> [Short task]: Copy out each line that includes the word "bodies".

═════ Dataset extract ═════

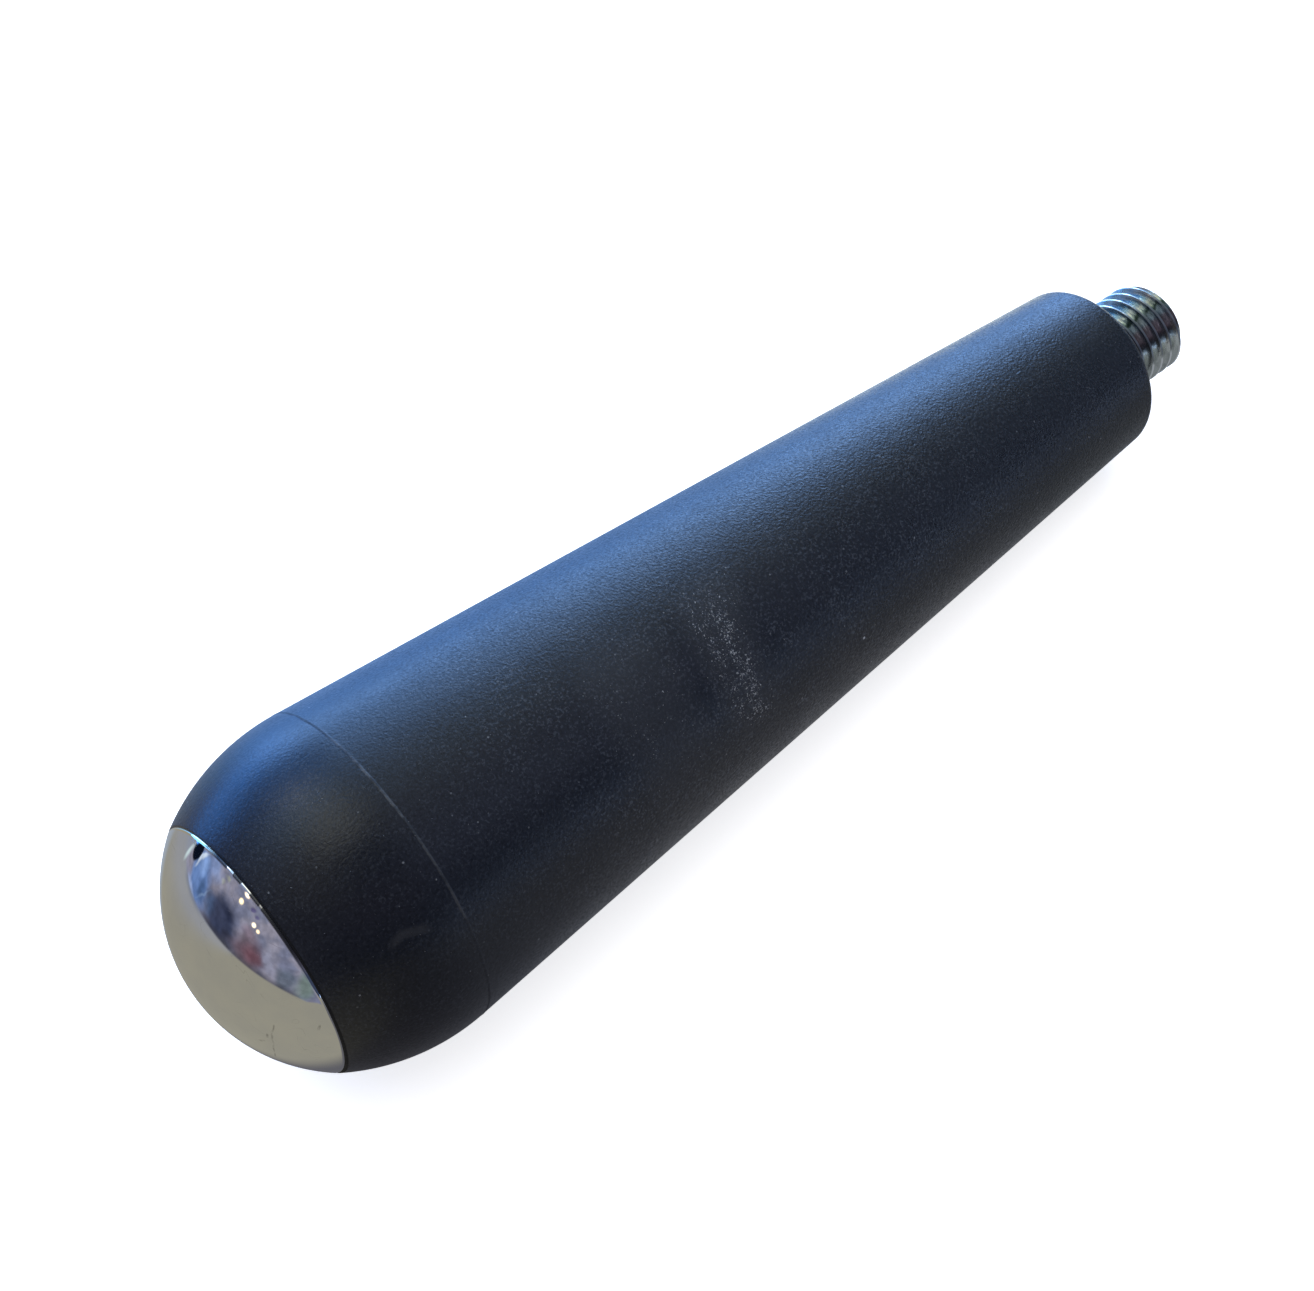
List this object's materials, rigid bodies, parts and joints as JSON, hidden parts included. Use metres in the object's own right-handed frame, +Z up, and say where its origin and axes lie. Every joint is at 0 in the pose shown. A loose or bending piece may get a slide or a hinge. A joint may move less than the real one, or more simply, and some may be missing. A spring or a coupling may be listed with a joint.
{
  "type": "portafilter handle",
  "caption": "Tapered black moulded handle with a round butt, a chrome domed end cap and a threaded steel stud that screws into a portafilter head.",
  "frame": {"origin": "centre of the grip's flat front face, on the handle's axis, where the handle seats against the portafilter head", "axes": "+X along the handle's axis, out of the grip through the threaded stud; +Z up with the handle held level; +Y to the left of someone looking along +X"},
  "size_m": [0.1465, 0.0376, 0.0376],
  "materials": {
    "grip_plastic": "matte, fine spark-eroded mould texture",
    "zinc_steel": "bright zinc plate with a faint blue passivation",
    "cap_chrome": "mirror chrome with light handling scratches"
  },
  "bodies": {
    "root": {"grip": "grip_plastic", "threaded_stud": "zinc_steel", "end_cap": "cap_chrome"}
  },
  "joints": []
}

═════

> [The answer]:
List this object's materials, rigid bodies, parts and joints as JSON, hidden parts included. Use metres in the object's own right-handed frame, +Z up, and say where its origin and axes lie. Every joint is at 0 in the pose shown. A loose or bending piece may get a slide or a hinge. A joint may move less than the real one, or more simply, and some may be missing. A spring or a coupling may be listed with a joint.
  "bodies": {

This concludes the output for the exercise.